17. The age of deceased has been rightly assessed by the Tribunal to be 40 years. The learned Tribunal selected multiplier of 18 which appears to be on higher side. In my view appropriate multiplier would be 14. Thus, the amount would come to (Rs. 3,600 x 14) Rs. 50,400. It appears proper to award Rs. 4,000 to the appellant-claimant No. 1, Uma Devi, the widow of the deceased, for loss of consortium and Rs. 2,000 each to the claimant Nos. 2 to 4 for loss of love and affection, and thus the amount of compensation would come to Rs. 60,400. It is rounded off to Rs. 60,500. The claimants are entitled to interest on the enhanced amount at the rate of 12 per cent per annum from the date of application till realization of the same.
18. As a result, claimant's appeal partly succeeds. The claimants are entitled to compensation of Rs. 60,500 with interest at the rate of 12 per cent per annum from the date of application till realization of the same.
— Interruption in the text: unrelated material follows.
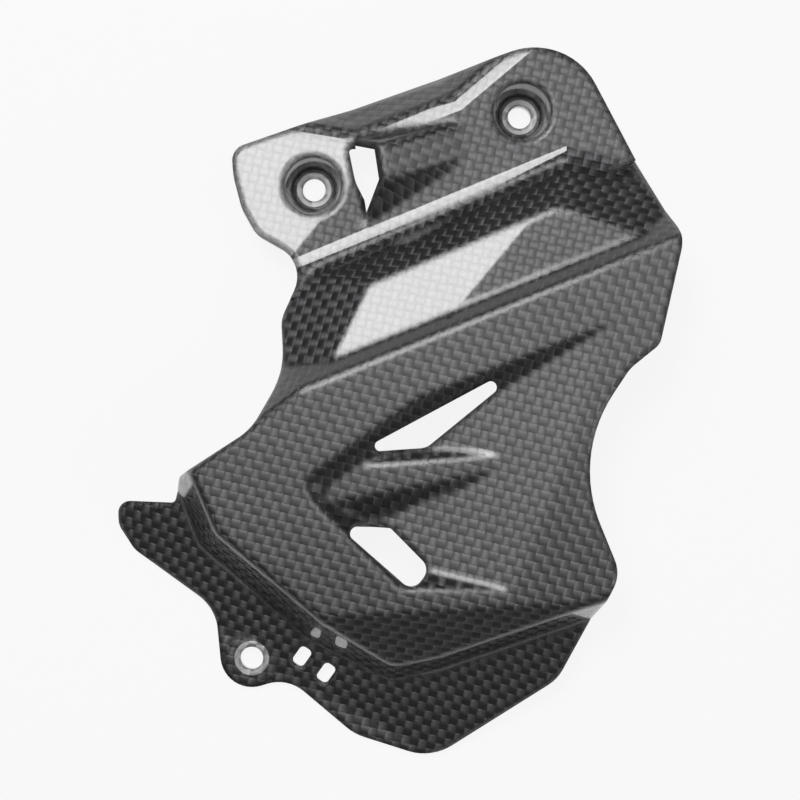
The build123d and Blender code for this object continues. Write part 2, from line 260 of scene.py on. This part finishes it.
def rolled(n, place):
    """The bolt plate rolls over gently towards its two long creases: a height."""
    top = n.furthest("MINIMUM", [beyond(n, place, line) for line in TOP_CREASES])
    foot = n.furthest("MAXIMUM", [beyond(n, place, line) for line in FOOT_CREASES])
    foot = n.maths("MULTIPLY", foot, -1.0)
    top = n.smooth(top, -TOP_ROLL, TOP_ROLL, 0.0, 1.0)
    foot = n.smooth(foot, -FOOT_ROLL, FOOT_ROLL, 0.0, 1.0)
    down = n.maths("MULTIPLY", top, -TOP_ROLL * TOP_ROLL_TILT)
    up = n.maths("MULTIPLY", foot, FOOT_ROLL * FOOT_ROLL_TILT)
    return n.maths("ADD", down, up)


def lands(n, place):
    """1 on the flat faced rings round the bolt holes, and 0 elsewhere."""
    x, y, z = n.split(place)
    rings = []
    for hole_x, hole_y, top in LANDS:
        away = n.vector("DISTANCE", n.combine(x, y, 0.0), (hole_x, hole_y, 0.0))
        on_ring = n.maths("COMPARE", away, LAND_MIDDLE, LAND_HALF)
        on_top = n.maths("COMPARE", z, top, LAND_NEAR)
        rings.append(n.maths("MULTIPLY", on_ring, on_top))
    return n.furthest("MAXIMUM", rings)


def carbon():
    """Plain woven carbon cloth, laid over the front like a skin, under a clear coat."""
    material, n = new_material("carbon_laminate")
    place = n.add("TexCoord").outputs["Object"]
    turned = n.add("VectorRotate", draped(n, place), Angle=radians(-TOW_TURN))
    turned.rotation_type = "Z_AXIS"
    u, v = n.split(n.scaled(turned.outputs[0], 1.0 / TOW))[:2]
    column, row = n.maths("FLOOR", u), n.maths("FLOOR", v)
    is_warp, height = woven(n, u, v, column, row)
    streak = filaments(n, u, v, is_warp)

    land = lands(n, place)
    coat = n.maths("SUBTRACT", 1.0, land)
    colour = n.mix(land, fibre_colour(n, column, row, is_warp, streak), LAND_GREY)
    relief = n.maths("MULTIPLY_ADD", streak, STREAK_DEPTH, height)

    # the coat lies smoothly over the rounded form, and the cloth's relief is under it
    rounded = n.add("Bevel", EDGE_ROUND)
    rounded.samples = EDGE_SAMPLES
    coat_normal = n.raised(rolled(n, place), rounded.outputs[0])
    shader = n.add(
        "BsdfPrincipled",
        Base_Color=colour,
        Metallic=1.0,
        Roughness=n.mix(land, FIBRE_ROUGH, LAND_ROUGH, "FLOAT"),
        Normal=n.raised(n.maths("MULTIPLY", relief, coat), coat_normal),
        Anisotropic=FIBRE_SPREAD,
        Tangent=n.mix(is_warp, ROW_ACROSS, COLUMN_ACROSS, "VECTOR"),
        Coat_Weight=coat,
        Coat_Roughness=COAT_ROUGH,
        Coat_IOR=COAT_IOR,
        Coat_Normal=coat_normal,
    )
    n.add("OutputMaterial", shader.outputs[0])
    return material


def floor_material():
    """A pale floor that takes shadows, and is near white to the camera and in the gloss."""
    material, n = new_material("pale_floor")
    path = n.add("LightPath").outputs
    rays = [path["Is Camera Ray"], path["Is Glossy Ray"], path["Is Transmission Ray"]]
    share = n.maths("MULTIPLY", n.furthest("MAXIMUM", rays), FLOOR_GLOW)
    diffuse = n.add("BsdfDiffuse", FLOOR_COLOUR)
    glow = n.add("Emission", WHITE, 1.0)
    both = n.add("MixShader", share, diffuse.outputs[0], glow.outputs[0])
    n.add("OutputMaterial", both.outputs[0])
    return material


def softbox(name, x, y, z, width, depth, turn, radiance):
    lamp = bpy.data.lights.new(name, "AREA")
    lamp.shape = "RECTANGLE"
    lamp.size = width
    lamp.size_y = depth
    lamp.energy = radiance * pi * width * depth
    light = bpy.data.objects.new(name, lamp)
    light.location = (CENTRE[0] + x, CENTRE[1] + y, z)
    light.rotation_euler = (0.0, 0.0, radians(turn))
    bpy.context.collection.objects.link(light)
    return light


def dimmed(lamp):
    """A softbox that falls off across its depth, in its own nodes."""
    lamp.use_nodes = True
    n = Nodes(lamp.node_tree)
    place = n.add("NewGeometry").outputs["Parametric"]
    level = n.smooth(n.split(place)[1], *TOP_FADE)
    n.put(level, lamp.node_tree.nodes["Emission"].inputs["Strength"])


camera_data = bpy.data.cameras.new("camera")
camera_data.sensor_width = SENSOR
camera_data.lens = SENSOR * (CAMERA_HEIGHT - FRONT_HEIGHT) / VIEW_WIDTH
camera = bpy.data.objects.new("camera", camera_data)
camera.location = (CENTRE[0], CENTRE[1], CAMERA_HEIGHT)
bpy.context.collection.objects.link(camera)
bpy.context.scene.camera = camera

laminate = carbon()
for slot in cover.material_slots:
    slot.material = laminate

bpy.ops.mesh.primitive_plane_add(size=FLOOR_SIZE, location=(CENTRE[0], CENTRE[1], FLOOR_Z))
floor = bpy.context.object
floor.name = "floor"
floor.data.materials.append(floor_material())

softbox("key", *KEY_LIGHT)
softbox("key_foot", *KEY_FOOT)
softbox("back", *BACK_LIGHT)
dimmed(softbox("top", *TOP_LIGHT).data)
side = softbox("side", *SIDE_LIGHT)
aim = Vector((CENTRE[0], CENTRE[1], FRONT_HEIGHT)) - side.location
side.rotation_euler = aim.to_track_quat("-Z", "Y").to_euler()

world = bpy.data.worlds.new("studio")
world.use_nodes = True
background = world.node_tree.nodes["Background"]
background.inputs["Color"].default_value = WHITE
background.inputs["Strength"].default_value = WORLD_LEVEL
bpy.context.scene.world = world
bpy.context.scene.view_settings.view_transform = "Standard"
The widow Uma Devi has been taken in Government service. In view of this, the claimants are entitled to equal share in the compensation. The minor's share of compensation shall be kept in a nationalised bank on interest paying scheme under fixed deposit till they attain majority or otherwise as ordered by this court. Uma Devi may withdraw quarterly interest for meeting expenditure with the permission of Tribunal.